**Task directions**: Extract every line of the material below and reproduce it faithfully.

**Data entries**:
:::::
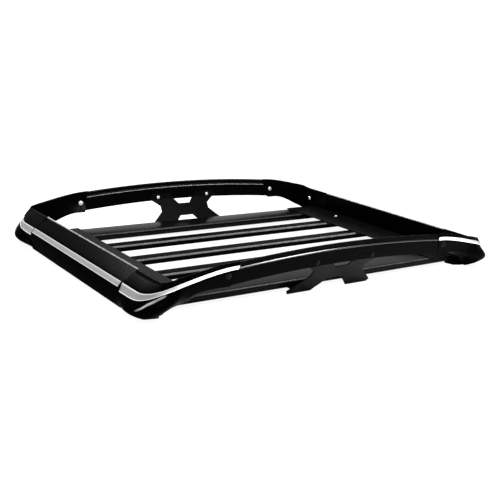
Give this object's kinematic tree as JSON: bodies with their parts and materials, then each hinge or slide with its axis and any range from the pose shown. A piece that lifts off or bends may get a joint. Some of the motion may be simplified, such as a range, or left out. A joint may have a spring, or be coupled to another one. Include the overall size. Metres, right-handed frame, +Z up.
{
  "type": "roof basket",
  "caption": "Black steel roof basket with arched side hoops, sloping end fairings, bright stripes, moulded corners and a slatted floor.",
  "frame": {"origin": "middle of the basket on the level of the brace plates' feet", "axes": "+X along the slats, towards the right end; +Y across them, towards the far hoop; +Z up"},
  "size_m": [1.386, 1.0016, 0.1669],
  "materials": {
    "hoop_steel": "satin powder coat",
    "plate_steel": "satin powder coat",
    "end_steel": "satin powder coat",
    "slat_steel": "satin powder coat",
    "corner_moulding": "satin moulded",
    "bright_stripe": "fine brushed"
  },
  "bodies": {
    "root": {"near_hoop_rail": "hoop_steel", "far_hoop_rail": "hoop_steel", "near_brace_plate": "plate_steel", "far_brace_plate": "plate_steel", "near_left_corner": "corner_moulding", "near_right_corner": "corner_moulding", "far_left_corner": "corner_moulding", "far_right_corner": "corner_moulding", "near_left_stripe": "bright_stripe", "near_right_stripe": "bright_stripe", "far_left_stripe": "bright_stripe", "far_right_stripe": "bright_stripe", "left_end_rail": "end_steel", "right_end_rail": "end_steel", "left_end_stripe": "bright_stripe", "right_end_stripe": "bright_stripe", "left_ledge": "plate_steel", "right_ledge": "plate_steel", "near_floor_rail": "slat_steel", "far_floor_rail": "slat_steel", "near_slat": "slat_steel", "middle_slat": "slat_steel", "far_slat": "slat_steel"}
  },
  "joints": []
}
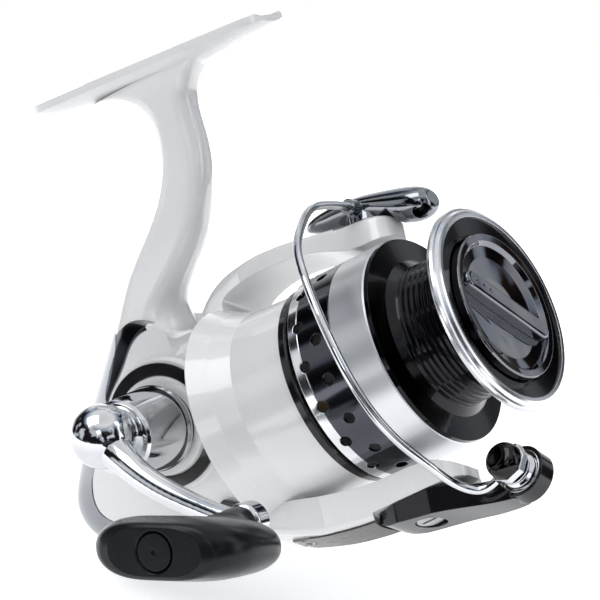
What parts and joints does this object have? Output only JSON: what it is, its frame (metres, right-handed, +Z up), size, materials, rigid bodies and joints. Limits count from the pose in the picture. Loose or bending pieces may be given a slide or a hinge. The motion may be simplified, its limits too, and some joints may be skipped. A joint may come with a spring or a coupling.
{
  "type": "spinning reel",
  "caption": "Open-face spinning fishing reel with a rod foot on a curved stem, a bail rotor, a ported front-drag spool and a crank handle with a T-shaped grip.",
  "frame": {"origin": "centre of the foot's rod seat", "axes": "+X forward along the main shaft towards the spool's lip, +Z up from the shaft to the rod seat, handle on -Y"},
  "size_m": [0.1247, 0.1157, 0.1304],
  "materials": {
    "white_paint": "pearl gloss",
    "chrome_trim": "polished",
    "black_print": "gloss",
    "black_plastic": "gloss",
    "black_rubber": "soft matte",
    "black_anodised": "gloss anodised",
    "gunmetal": "satin",
    "gunmetal_chrome": "polished",
    "smoked_chrome": "polished",
    "steel": "satin",
    "screw_steel": "polished",
    "brass": "machined",
    "zinc": "cast",
    "nylon": "moulded",
    "carbon_felt": "woven"
  },
  "bodies": {
    "body": {"body_housing": "white_paint", "side_cover": "white_paint", "rear_cover": "chrome_trim", "body_screws": "screw_steel", "boss_ring": "black_print", "handle_seal": "black_rubber", "gear_bearings": "steel", "pinion_bearing": "steel", "one_way_clutch": "steel", "clutch_cover": "nylon", "clutch_screws": "screw_steel", "slider_guide": "steel", "port_cap": "chrome_trim"},
    "anti_reverse": {"anti_reverse_lever": "black_plastic"},
    "handle": {"drive_gear": "zinc", "handle_collar": "chrome_trim", "handle_arm": "chrome_trim", "arm_pin": "screw_steel", "knob_spindle": "steel"},
    "knob": {"handle_knob": "black_rubber", "knob_bushes": "nylon", "knob_cap": "black_plastic"},
    "oscillator": {"oscillation_gear": "nylon"},
    "rotor": {"rotor": "white_paint", "rotor_rim": "black_plastic", "pinion_gear": "brass", "rotor_nut": "screw_steel", "nut_plate": "steel", "nut_plate_screw": "screw_steel", "arm_cover": "gunmetal", "arm_cover_screw": "screw_steel", "bail_spring": "steel", "kick_lever": "nylon", "bail_pivot_screws": "screw_steel"},
    "bail": {"bail_arm": "black_plastic", "bail_lever": "gunmetal_chrome", "bail_wire": "chrome_trim", "roller_cone": "gunmetal_chrome", "cone_tip": "black_plastic", "roller_seat": "chrome_trim", "roller_bush": "nylon", "roller_screw": "screw_steel"},
    "roller": {"line_roller": "gunmetal_chrome"},
    "shaft": {"main_shaft": "steel", "slider_block": "nylon", "slider_screw": "screw_steel", "click_gear": "nylon", "spool_washer": "nylon"},
    "spool": {"spool": "black_anodised", "spool_lip": "chrome_trim", "drag_washers": "carbon_felt", "drag_clip": "steel", "line_clip": "black_plastic", "click_pawl": "nylon"},
    "drag": {"drag_knob": "smoked_chrome", "drag_knob_nut": "brass", "drag_knob_grip": "smoked_chrome", "drag_spring": "steel"}
  },
  "joints": [
    {"name": "handle_spin", "type": "hinge", "parent": "body", "child": "handle", "pos_m": [-0.027, 0, -0.0765], "axis": [0, -1, 0], "continuous": true},
    {"name": "rotor_spin", "type": "hinge", "parent": "body", "child": "rotor", "pos_m": [0.037, 0, -0.0845], "axis": [1, 0, 0], "continuous": true},
    {"name": "oscillation_spin", "type": "hinge", "parent": "body", "child": "oscillator", "pos_m": [-0.0455, 0, -0.0815], "axis": [0, -1, 0], "continuous": true},
    {"name": "shaft_slide", "type": "slide", "parent": "body", "child": "shaft", "axis": [1, 0, 0], "range_m": [-0.014, 0]},
    {"name": "spool_spin", "type": "hinge", "parent": "shaft", "child": "spool", "pos_m": [0.037, 0, -0.0845], "axis": [1, 0, 0], "continuous": true},
    {"name": "drag_knob_turn", "type": "hinge", "parent": "shaft", "child": "drag", "pos_m": [0.055, 0, -0.0845], "axis": [1, 0, 0], "continuous": true},
    {"name": "bail_flip", "type": "hinge", "parent": "rotor", "child": "bail", "pos_m": [0.0275, 0, -0.0845], "axis": [0, 0.3746, 0.9272], "range_deg": [0, 105]},
    {"name": "line_roller_spin", "type": "hinge", "parent": "bail", "child": "roller", "pos_m": [0.0537, -0.01596, -0.12001], "axis": [0, -0.8341, 0.5516], "continuous": true},
    {"name": "knob_spin", "type": "hinge", "parent": "handle", "child": "knob", "pos_m": [0.0055, -0.07, -0.1067], "axis": [0, -1, 0], "continuous": true},
    {"name": "anti_reverse_switch", "type": "hinge", "parent": "body", "child": "anti_reverse", "pos_m": [-0.021, -0.0124, -0.099], "axis": [0, -1, 0], "range_deg": [-25, 0]}
  ],
  "couplings": [
    {"joint": "rotor_spin", "follows": "handle_spin", "ratio": 5.2857},
    {"joint": "oscillation_spin", "follows": "handle_spin", "ratio": -1.0882}
  ]
}
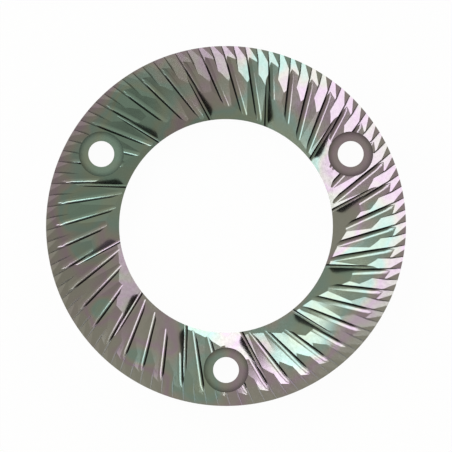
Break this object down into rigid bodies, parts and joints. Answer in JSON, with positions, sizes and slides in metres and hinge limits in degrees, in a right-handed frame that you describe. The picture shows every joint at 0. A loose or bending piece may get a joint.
:::::
**Exercise answer**:
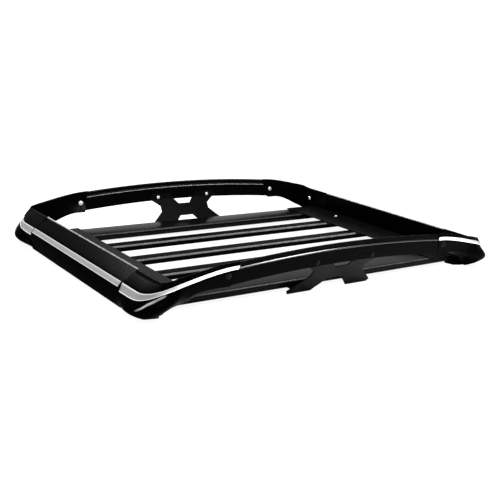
Give this object's kinematic tree as JSON: bodies with their parts and materials, then each hinge or slide with its axis and any range from the pose shown. A piece that lifts off or bends may get a joint. Some of the motion may be simplified, such as a range, or left out. A joint may have a spring, or be coupled to another one. Include the overall size. Metres, right-handed frame, +Z up.
{
  "type": "roof basket",
  "caption": "Black steel roof basket with arched side hoops, sloping end fairings, bright stripes, moulded corners and a slatted floor.",
  "frame": {"origin": "middle of the basket on the level of the brace plates' feet", "axes": "+X along the slats, towards the right end; +Y across them, towards the far hoop; +Z up"},
  "size_m": [1.386, 1.0016, 0.1669],
  "materials": {
    "hoop_steel": "satin powder coat",
    "plate_steel": "satin powder coat",
    "end_steel": "satin powder coat",
    "slat_steel": "satin powder coat",
    "corner_moulding": "satin moulded",
    "bright_stripe": "fine brushed"
  },
  "bodies": {
    "root": {"near_hoop_rail": "hoop_steel", "far_hoop_rail": "hoop_steel", "near_brace_plate": "plate_steel", "far_brace_plate": "plate_steel", "near_left_corner": "corner_moulding", "near_right_corner": "corner_moulding", "far_left_corner": "corner_moulding", "far_right_corner": "corner_moulding", "near_left_stripe": "bright_stripe", "near_right_stripe": "bright_stripe", "far_left_stripe": "bright_stripe", "far_right_stripe": "bright_stripe", "left_end_rail": "end_steel", "right_end_rail": "end_steel", "left_end_stripe": "bright_stripe", "right_end_stripe": "bright_stripe", "left_ledge": "plate_steel", "right_ledge": "plate_steel", "near_floor_rail": "slat_steel", "far_floor_rail": "slat_steel", "near_slat": "slat_steel", "middle_slat": "slat_steel", "far_slat": "slat_steel"}
  },
  "joints": []
}
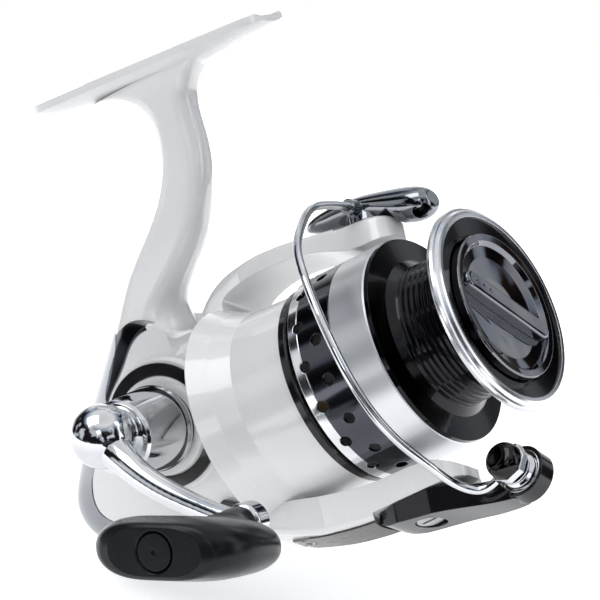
What parts and joints does this object have? Output only JSON: what it is, its frame (metres, right-handed, +Z up), size, materials, rigid bodies and joints. Limits count from the pose in the picture. Loose or bending pieces may be given a slide or a hinge. The motion may be simplified, its limits too, and some joints may be skipped. A joint may come with a spring or a coupling.
{
  "type": "spinning reel",
  "caption": "Open-face spinning fishing reel with a rod foot on a curved stem, a bail rotor, a ported front-drag spool and a crank handle with a T-shaped grip.",
  "frame": {"origin": "centre of the foot's rod seat", "axes": "+X forward along the main shaft towards the spool's lip, +Z up from the shaft to the rod seat, handle on -Y"},
  "size_m": [0.1247, 0.1157, 0.1304],
  "materials": {
    "white_paint": "pearl gloss",
    "chrome_trim": "polished",
    "black_print": "gloss",
    "black_plastic": "gloss",
    "black_rubber": "soft matte",
    "black_anodised": "gloss anodised",
    "gunmetal": "satin",
    "gunmetal_chrome": "polished",
    "smoked_chrome": "polished",
    "steel": "satin",
    "screw_steel": "polished",
    "brass": "machined",
    "zinc": "cast",
    "nylon": "moulded",
    "carbon_felt": "woven"
  },
  "bodies": {
    "body": {"body_housing": "white_paint", "side_cover": "white_paint", "rear_cover": "chrome_trim", "body_screws": "screw_steel", "boss_ring": "black_print", "handle_seal": "black_rubber", "gear_bearings": "steel", "pinion_bearing": "steel", "one_way_clutch": "steel", "clutch_cover": "nylon", "clutch_screws": "screw_steel", "slider_guide": "steel", "port_cap": "chrome_trim"},
    "anti_reverse": {"anti_reverse_lever": "black_plastic"},
    "handle": {"drive_gear": "zinc", "handle_collar": "chrome_trim", "handle_arm": "chrome_trim", "arm_pin": "screw_steel", "knob_spindle": "steel"},
    "knob": {"handle_knob": "black_rubber", "knob_bushes": "nylon", "knob_cap": "black_plastic"},
    "oscillator": {"oscillation_gear": "nylon"},
    "rotor": {"rotor": "white_paint", "rotor_rim": "black_plastic", "pinion_gear": "brass", "rotor_nut": "screw_steel", "nut_plate": "steel", "nut_plate_screw": "screw_steel", "arm_cover": "gunmetal", "arm_cover_screw": "screw_steel", "bail_spring": "steel", "kick_lever": "nylon", "bail_pivot_screws": "screw_steel"},
    "bail": {"bail_arm": "black_plastic", "bail_lever": "gunmetal_chrome", "bail_wire": "chrome_trim", "roller_cone": "gunmetal_chrome", "cone_tip": "black_plastic", "roller_seat": "chrome_trim", "roller_bush": "nylon", "roller_screw": "screw_steel"},
    "roller": {"line_roller": "gunmetal_chrome"},
    "shaft": {"main_shaft": "steel", "slider_block": "nylon", "slider_screw": "screw_steel", "click_gear": "nylon", "spool_washer": "nylon"},
    "spool": {"spool": "black_anodised", "spool_lip": "chrome_trim", "drag_washers": "carbon_felt", "drag_clip": "steel", "line_clip": "black_plastic", "click_pawl": "nylon"},
    "drag": {"drag_knob": "smoked_chrome", "drag_knob_nut": "brass", "drag_knob_grip": "smoked_chrome", "drag_spring": "steel"}
  },
  "joints": [
    {"name": "handle_spin", "type": "hinge", "parent": "body", "child": "handle", "pos_m": [-0.027, 0, -0.0765], "axis": [0, -1, 0], "continuous": true},
    {"name": "rotor_spin", "type": "hinge", "parent": "body", "child": "rotor", "pos_m": [0.037, 0, -0.0845], "axis": [1, 0, 0], "continuous": true},
    {"name": "oscillation_spin", "type": "hinge", "parent": "body", "child": "oscillator", "pos_m": [-0.0455, 0, -0.0815], "axis": [0, -1, 0], "continuous": true},
    {"name": "shaft_slide", "type": "slide", "parent": "body", "child": "shaft", "axis": [1, 0, 0], "range_m": [-0.014, 0]},
    {"name": "spool_spin", "type": "hinge", "parent": "shaft", "child": "spool", "pos_m": [0.037, 0, -0.0845], "axis": [1, 0, 0], "continuous": true},
    {"name": "drag_knob_turn", "type": "hinge", "parent": "shaft", "child": "drag", "pos_m": [0.055, 0, -0.0845], "axis": [1, 0, 0], "continuous": true},
    {"name": "bail_flip", "type": "hinge", "parent": "rotor", "child": "bail", "pos_m": [0.0275, 0, -0.0845], "axis": [0, 0.3746, 0.9272], "range_deg": [0, 105]},
    {"name": "line_roller_spin", "type": "hinge", "parent": "bail", "child": "roller", "pos_m": [0.0537, -0.01596, -0.12001], "axis": [0, -0.8341, 0.5516], "continuous": true},
    {"name": "knob_spin", "type": "hinge", "parent": "handle", "child": "knob", "pos_m": [0.0055, -0.07, -0.1067], "axis": [0, -1, 0], "continuous": true},
    {"name": "anti_reverse_switch", "type": "hinge", "parent": "body", "child": "anti_reverse", "pos_m": [-0.021, -0.0124, -0.099], "axis": [0, -1, 0], "range_deg": [-25, 0]}
  ],
  "couplings": [
    {"joint": "rotor_spin", "follows": "handle_spin", "ratio": 5.2857},
    {"joint": "oscillation_spin", "follows": "handle_spin", "ratio": -1.0882}
  ]
}
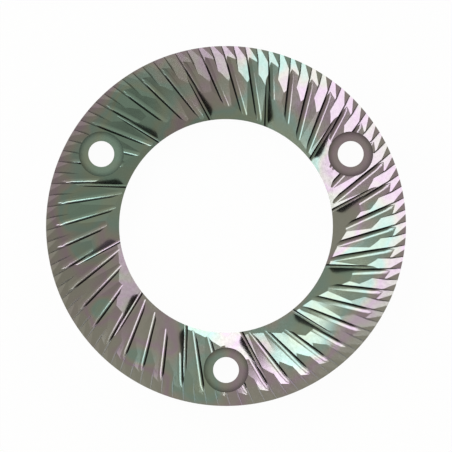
Break this object down into rigid bodies, parts and joints. Answer in JSON, with positions, sizes and slides in metres and hinge limits in degrees, in a right-handed frame that you describe. The picture shows every joint at 0. A loose or bending piece may get a joint.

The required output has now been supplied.